The ends of the six teeth 6A through 6F are dovetailed so as to allow insertion of an insulating key 18 to seal the recess and keep the coils in position. The six teeth are also seen to have a uniform circumferential spacing about the inner periphery of the annular core and they all project radially inward towards a center of the inductor coincident with the casting axis shown by the broken line in FIG. 1.
The coils are made on a winding form using a flat copper conductor covered with a water-impermeable, relatively thin insulating layer such as a "Kapton" film. Thereupon the coils are sheathed in fiberglass and thoroughly impregnated with a thermosetting resin which imparts to them very high mechanical strength, satisfactory protection regarding water immersion, and also good insulation between turns and with respect to ground. Each coil so made is a compact block with a high cross-section of copper with regard to the total coil cross-action, thus allowing the generation of an intense magnetic field.
The superposition and overlap of coils with two consecutive phases in the same recess provide good progressiveness in rotation of the magnetic field, whereby the amplitude of the spatial harmonics is reduced. This is because the even harmonics cannot exist in the described coil with double layers per recess and because the third order harmonic and its multiples cannot exist in a three-phase assembly, so that only the (6Ką1) harmonics may remain, of which the most bothersome are the 5th and 7th orders. But even these latter are strongly decreased by the overlap of the phases within each recess. Therefore an excellent waveshape is obtained, with resulting minimum power consumption for a given inductor emf. This consumption is still further reduced if each lamination of the magnetic circuit of inductor 3 is fabricated in a manner known per se from a single stamped sheet so as to obtain an outer crown 14 and six inner teeth 6A through 6F of one piece with crown 14, provided the field reflecting rings 8 and 8' are properly sized.
Thanks to the whole of these provisions, an inductor in conformity with the invention can generate an intense magnetic field of the order of 1000 A/cm with a minimum of voltage, so that the insulation volume may be made a minimum with respect to the dielectric stresses and water immersion.
FIG. 3 shows the flux generated by the three-phase inductor at the time when the current is maximum in coils 12 and 13 of phase V and is equal to (-1/2) times this maximum in coils 12 and 13 of phases U and W.

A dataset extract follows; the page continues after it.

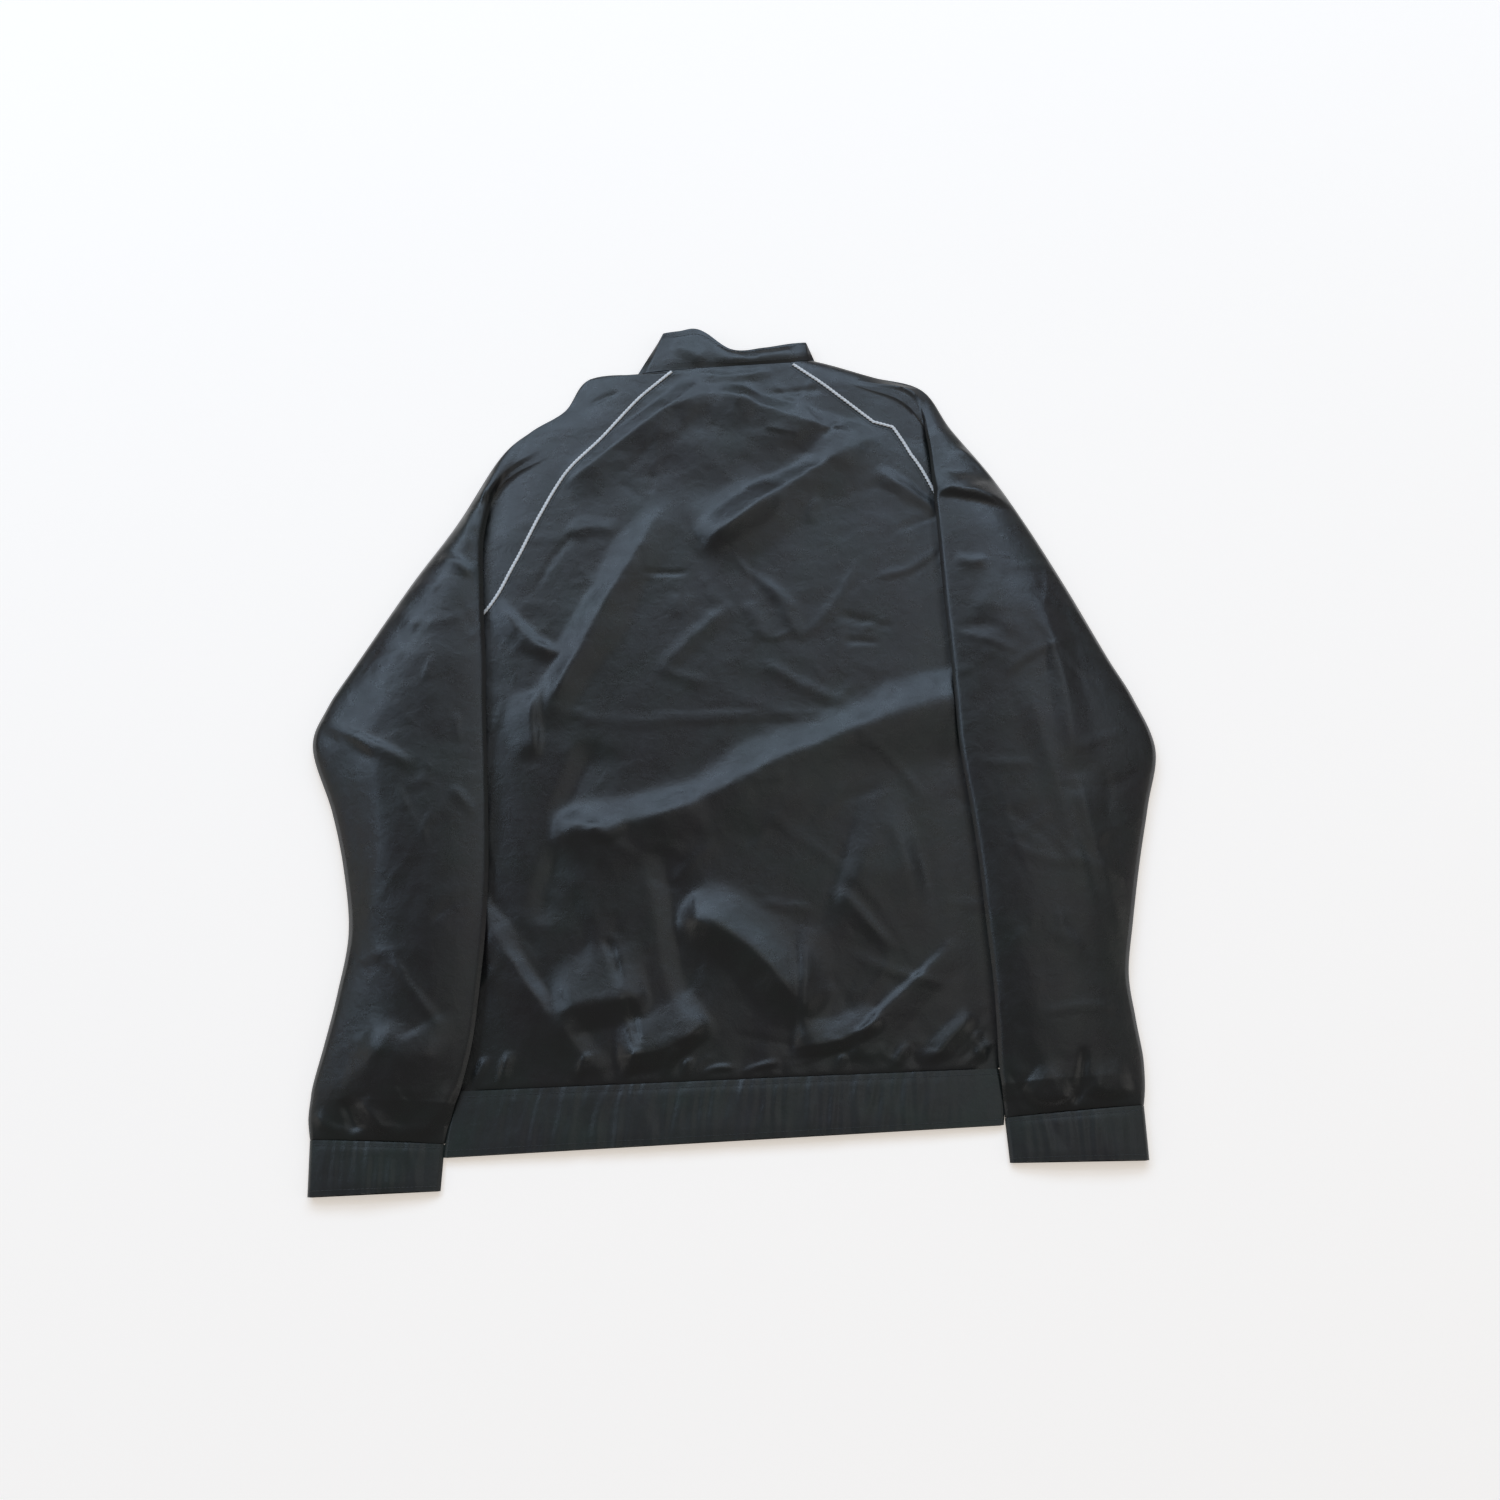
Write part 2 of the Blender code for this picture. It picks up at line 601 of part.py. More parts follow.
def build_cuff(side):
    """An elastic cuff that hangs on from the last row of its sleeve."""
    sleeve = SLEEVES[side]
    inner = np.array([sleeve["edge_x"][-1], sleeve["edge_y"][-1] - SEAM_GAP])
    outer = np.array([sleeve["outer_x"][-1], sleeve["outer_y"][-1] - SEAM_GAP])
    inner_corner, outer_corner = zip(*CUFF_CORNERS[side].values())
    outer_top = 2 * sleeve["roll"][-1]
    rows = []
    for height, swell in BAND_ROWS:
        low_inner = mix(inner, np.array(inner_corner), height)
        low_outer = mix(outer, np.array(outer_corner), height)
        crown = sleeve["crown"][-1] + swell
        rows.append(band_ring(low_inner, low_outer, CUFF_GATHERS, EDGE_ROLL, outer_top, crown, 6))
    cloth("cuff_" + side, rows, WALL, ELASTIC, 0.5, tube_from=0, flip=side == "right")


def build_collar():
    """The collar, a band that starts and ends at the zip and folds over at both shoulders."""
    stations = np.linspace(0, len(COLLAR["back"]) - 1, 4 * (len(COLLAR["back"]) - 1) + 1)
    base_y = np.where(COLLAR["base_y"] > 0, COLLAR["base_y"], front_neck_y(COLLAR["base_x"]))
    height = np.array([0.0, 0.25, 0.5, 0.75, 1.0])
    rows = []
    for station in stations:
        base_x = on_lines(COLLAR["base_x"], station)
        base = np.array([base_x, on_lines(base_y, station)])
        top = np.array([on_curve(COLLAR["top_x"], station), on_curve(COLLAR["top_y"], station)])
        back = on_lines(COLLAR["back"], station)
        gap = SEAM_GAP + FOLDED_SEAM_GAP * 4 * back * (1 - back)
        base = base + (top - base) * gap / np.hypot(*(top - base))
        plan = mix(base, top, height[:, None])
        arch = on_lines(COLLAR["bulge"], station) * np.sin(np.pi * height)
        back_z = mix(back_height(*base), COLLAR_BACK_TOP, height) + arch
        turned = np.clip(4 * back - 1.5, 0, 1)
        rows.append(np.column_stack((plan, mix(NECK_LIFT, back_z, turned))))
    cloth("collar", rows, WALL, NYLON, 0.42, flip=True)


def build_zip_tape():
    """Both tapes and the closed coil: a flat strip with the coil standing out below it."""
    slit_end = on_curve(SEAMS["left"]["front_y"], (SLIT_ROWS - 1) / 2)
    slit_end = mix(slit_end, on_curve(SEAMS["right"]["front_y"], (SLIT_ROWS - 1) / 2), 0.5)
    y = np.linspace(slit_end + 1, COLLAR_TOP_Y - RUNNING_GAP, 24)
    half, coil = TAPE_WIDTH / 2, COIL_WIDTH / 2
    profile = [(-half, 0), (-half, TAPE_THICKNESS), (half, TAPE_THICKNESS), (half, 0),
               (coil, 0), (coil, -COIL_DEPTH), (-coil, -COIL_DEPTH), (-coil, 0)]
    vertices = []
    for place in y:
        seat = zip_seat(place)
        vertices += [(ZIP_X + across, place, seat + up) for across, up in profile]
    face_outwards(add_object("zip_tape", vertices, bar_faces(len(y), len(profile)), TAPE, 0.7))


def zip_seat(y):
    """Underside of the tape, on the inside of the front."""
    return neck_lift(ZIP_X, y) + WALL + ZIP_TAPE_GAP


def plate(name, outline, axis, low, high, look, origin=(0, 0, 0)):
    """A flat plate whose outline, in the two axes other than the given one, is pushed along it."""
    vertices = []
    for level in (low, high):
        vertices += [(*point[:axis], level, *point[axis:]) for point in outline]
    made = add_object(name, vertices, bar_faces(2, len(outline)), *look, sharp=30, origin=origin)
    face_outwards(made)
    return made


def unite(body, addition):
    """Join a second solid into a first, and keep the second as a hidden guide."""
    union = body.modifiers.new(addition.name, "BOOLEAN")
    union.operation = "UNION"
    union.object = addition
    addition.hide_render = True
    addition.display_type = "WIRE"


METAL_LOOK = (ENAMEL, 0.38, 0.6)


def build_slider():
    """The slider: two plates joined past the end of the coil, and a bridge under the outer one."""
    seat = zip_seat(COLLAR_TOP_Y)
    inner = seat + TAPE_THICKNESS + RUNNING_GAP
    outer = seat - COIL_DEPTH - RUNNING_GAP
    nose = COLLAR_TOP_Y + 0.1
    plates = [(SLIDER_START, inner + PLATE), (SLIDER_END, inner + PLATE), (SLIDER_END, outer - PLATE),
              (SLIDER_START, outer - PLATE), (SLIDER_START, outer), (nose, outer), (nose, inner),
              (SLIDER_START, inner)]
    half = SLIDER_WIDTH / 2
    slider = plate("zip_slider", plates, 0, ZIP_X - half, ZIP_X + half, METAL_LOOK)
    roof = outer - PLATE
    floor = roof - BRIDGE_ROOM
    into_plate = roof + PLATE / 3
    bridge = [(BRIDGE_START, into_plate), (BRIDGE_START, floor - BRIDGE_BAR),
              (BRIDGE_END, floor - BRIDGE_BAR), (BRIDGE_END, into_plate),
              (BRIDGE_END - BRIDGE_FOOT, into_plate), (BRIDGE_END - BRIDGE_FOOT, floor),
              (BRIDGE_START + BRIDGE_FOOT, floor), (BRIDGE_START + BRIDGE_FOOT, into_plate)]
    half = BRIDGE_WIDTH / 2
    unite(slider, plate("slider_bridge", bridge, 0, ZIP_X - half, ZIP_X + half, METAL_LOOK))
    return roof - BRIDGE_ROOM / 2


def build_pull_tab(pin_z):
    """The pull tab, whose crossbar turns inside the bridge; it lies towards the hem."""
    origin = (ZIP_X, CROSSBAR_Y, pin_z)
    inside = BRIDGE_WIDTH / 2 + 0.4
    outside = inside + TAB_ARM
    tab_top = CROSSBAR_Y - TAB_ARM_LENGTH
    foot = tab_top - PLATE / 3
    bar = CROSSBAR / 2
    arms = [(-outside, CROSSBAR_Y + bar), (outside, CROSSBAR_Y + bar), (outside, foot), (inside, foot),
            (inside, CROSSBAR_Y - bar), (-inside, CROSSBAR_Y - bar), (-inside, foot), (-outside, foot)]
    arms = [(ZIP_X + x, y) for x, y in arms]
    half = TAB_WIDTH / 2
    corner = 1.2
    end = tab_top - TAB_LENGTH
    outline = [(-half + corner, tab_top), (half - corner, tab_top), (half, tab_top - corner),
               (half, end + corner), (half - corner, end), (-half + corner, end),
               (-half, end + corner), (-half, tab_top - corner)]
    outline = [(ZIP_X + x, y) for x, y in outline]
    half = TAB_THICKNESS / 2
    tab = plate("zip_pull_tab", outline, 2, pin_z - half, pin_z + half, METAL_LOOK, origin)
    unite(tab, plate("tab_arms", arms, 2, pin_z - bar, pin_z + bar, METAL_LOOK))


def recentre():
    """Put the origin on the surface, under the middle of the garment's box."""
    bpy.context.view_layer.update()
    graph = bpy.context.evaluated_depsgraph_get()
    low = np.full(3, np.inf)
    high = np.full(3, -np.inf)
    for made in bpy.context.collection.objects:
        if made.hide_render:
            continue
        shape = made.evaluated_get(graph)
        mesh = shape.to_mesh()
        points = np.array([made.matrix_world @ vertex.co for vertex in mesh.vertices])
        low = np.minimum(low, points.min(axis=0))
        high = np.maximum(high, points.max(axis=0))
        shape.to_mesh_clear()
    shift = Vector(((low[0] + high[0]) / -2, (low[1] + high[1]) / -2, -low[2]))
    for made in bpy.context.collection.objects:
        made.location += shift


for old in list(bpy.data.objects):
    bpy.data.objects.remove(old, do_unlink=True)

build_back_panel()
build_front_panel()
for arm in SLEEVES:
    build_sleeve(arm)
    build_cuff(arm)
    build_piping(arm)
build_hem_band()
build_collar()
build_zip_tape()
build_pull_tab(build_slider())
recentre()
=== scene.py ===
"""Looks of a half-zip windbreaker that lies flat with its back up.

Lengths are millimetres until a mesh is made. X runs across the garment and Y from hem to neck, both
measured from the middle of the hem. Z is up from the surface that the garment lies on. The tables
and the height of the back without its folds are those of the solids. Folds, gathers and seams follow.
"""
import json
import math

import bpy
import numpy as np
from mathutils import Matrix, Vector


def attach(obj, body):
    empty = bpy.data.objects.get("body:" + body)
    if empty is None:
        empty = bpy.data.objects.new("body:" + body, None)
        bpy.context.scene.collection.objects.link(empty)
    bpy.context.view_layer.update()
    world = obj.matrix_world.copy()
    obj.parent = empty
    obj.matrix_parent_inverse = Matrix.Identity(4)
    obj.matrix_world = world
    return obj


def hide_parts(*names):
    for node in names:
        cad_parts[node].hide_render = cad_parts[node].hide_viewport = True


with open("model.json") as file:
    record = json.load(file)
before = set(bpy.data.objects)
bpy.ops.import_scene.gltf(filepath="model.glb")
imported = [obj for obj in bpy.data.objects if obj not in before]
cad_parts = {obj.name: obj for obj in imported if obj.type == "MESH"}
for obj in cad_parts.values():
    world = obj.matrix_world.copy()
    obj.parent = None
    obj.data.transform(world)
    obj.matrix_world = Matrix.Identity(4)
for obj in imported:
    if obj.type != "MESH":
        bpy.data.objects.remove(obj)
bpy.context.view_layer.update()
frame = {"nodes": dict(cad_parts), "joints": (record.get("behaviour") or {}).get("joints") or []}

MM = 0.001                  # metres in a millimetre

# ---------------------------------------------------------------- the solids' own sizes

EDGE_TOP = 2.7              # top of the garment at an edge pressed flat
SEAM_GAP = 0.4
HEM_SLANT = 0.05            # rise of the hem for each millimetre to the right
HEM_TOP = 6.8
HEM_GATHERS = 46
CUFF_GATHERS = 11
BAND_RIPPLE = 0.75          # share of their full depth that the gathers show
BAND_EDGE_TOP = 5.0
BAND_SWELL = ((0.0, 0.2, 0.8, 1.0), (0.0, 0.7, 0.7, 0.0))   # share of a band's depth, swell there
ARCH_POWER = 0.75           # squareness of the arch over a tube that lies flat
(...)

It may be noted that this magnetic field is practically uniform inside the air-gap of inductor 3, so that all the ingots of various sizes capable of being molded within the volume of inductor 3 will be rabbled with the same effectiveness.
Inductor 3 therefore is multi-purpose and particularly well suited for a multi-caliber ingot mold.
Even though the invention applies more particularly to a continuous-casting ingot-mold as described above, it also applies to ingot-molds provided with a bottom for casting finite lengths ingots.
It is further understood that the above described embodiment is offered purely for illustrative purposes and by no means implies restriction, and that various modifications may be introduced without thereby departing from the scope of the invention.